[BEGIN Data excerpt]
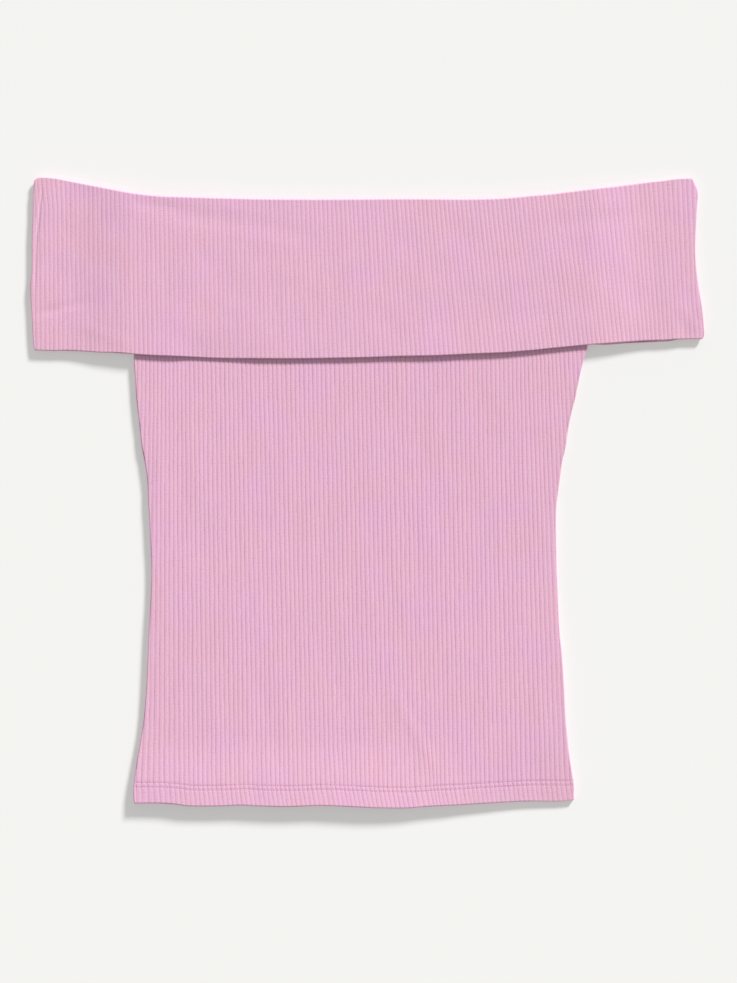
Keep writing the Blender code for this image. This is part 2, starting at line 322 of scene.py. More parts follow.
# Places of the columns across one rib, as shares of its width from one groove to the next
BODY_COLUMNS = (0.0, 0.06, 0.14, 0.25, 0.5, 0.75, 0.86, 0.94)
BAND_COLUMNS = (0.0, 0.08, 0.2, 0.5, 0.8, 0.92)
BACK_COLUMNS = (0.0, 0.22, 0.5, 0.78)

OUTER_EDGE_STEPS = (0.0, 0.2, 0.6) + tuple(1.1 + 0.5 * k for k in range(18))
INNER_EDGE_STEPS = (0.0, 1.4, 3.4, 6.5, 11.0)
RIB_START = 10.0
PLAIN_STEP = 26.0
RIBS_EACH_WAY = 100


def linear(code, alpha=None):
    """An sRGB hex colour as linear numbers."""
    numbers = []
    for place in (0, 2, 4):
        value = int(code[place : place + 2], 16) / 255
        low = value / 12.92
        numbers.append(low if value <= 0.04045 else ((value + 0.055) / 1.055) ** 2.4)
    return tuple(numbers) if alpha is None else (*numbers, alpha)


def length_property(name, description, millimetres):
    return FloatProperty(
        name=name, description=description, default=millimetres * MM, unit="LENGTH", precision=5
    )


def angle_property(name, description, degrees):
    return FloatProperty(
        name=name, description=description, default=math.radians(degrees), subtype="ANGLE"
    )


def colour_property(name, description, code):
    return FloatVectorProperty(
        name=name,
        description=description,
        default=linear(code, 1.0),
        size=4,
        min=0.0,
        max=1.0,
        subtype="COLOR",
    )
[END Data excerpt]
* Set exercise: Quote exactly the first line of the data and every line after it through the one holding "RIBS_EACH_WAY = 100".

* Written response:
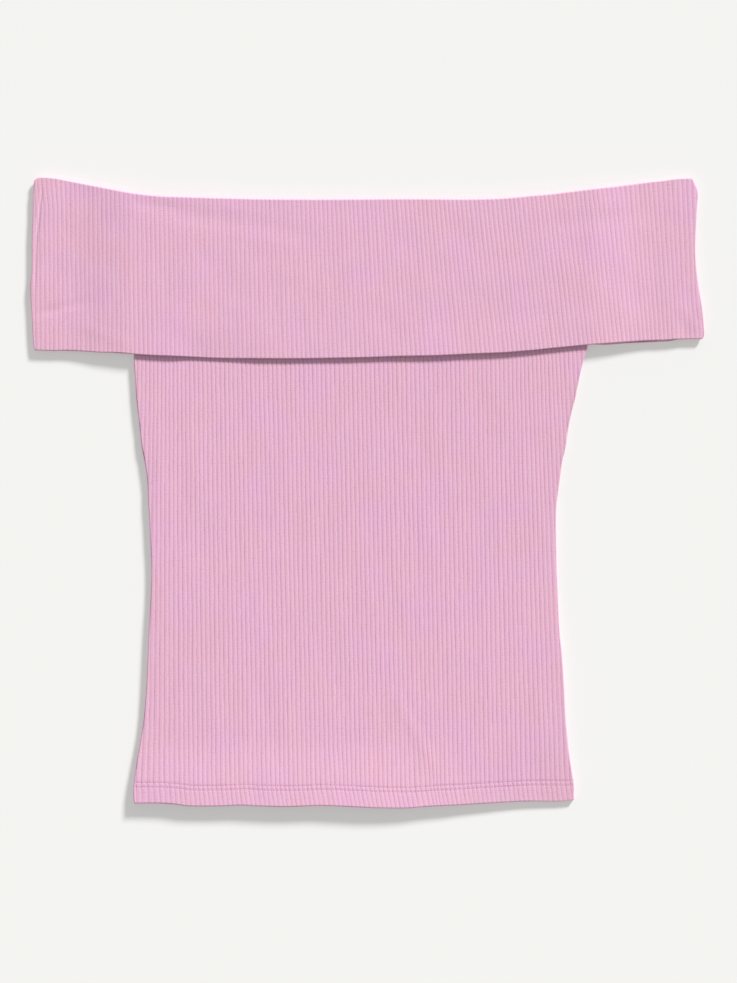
Keep writing the Blender code for this image. This is part 2, starting at line 322 of scene.py. More parts follow.
# Places of the columns across one rib, as shares of its width from one groove to the next
BODY_COLUMNS = (0.0, 0.06, 0.14, 0.25, 0.5, 0.75, 0.86, 0.94)
BAND_COLUMNS = (0.0, 0.08, 0.2, 0.5, 0.8, 0.92)
BACK_COLUMNS = (0.0, 0.22, 0.5, 0.78)

OUTER_EDGE_STEPS = (0.0, 0.2, 0.6) + tuple(1.1 + 0.5 * k for k in range(18))
INNER_EDGE_STEPS = (0.0, 1.4, 3.4, 6.5, 11.0)
RIB_START = 10.0
PLAIN_STEP = 26.0
RIBS_EACH_WAY = 100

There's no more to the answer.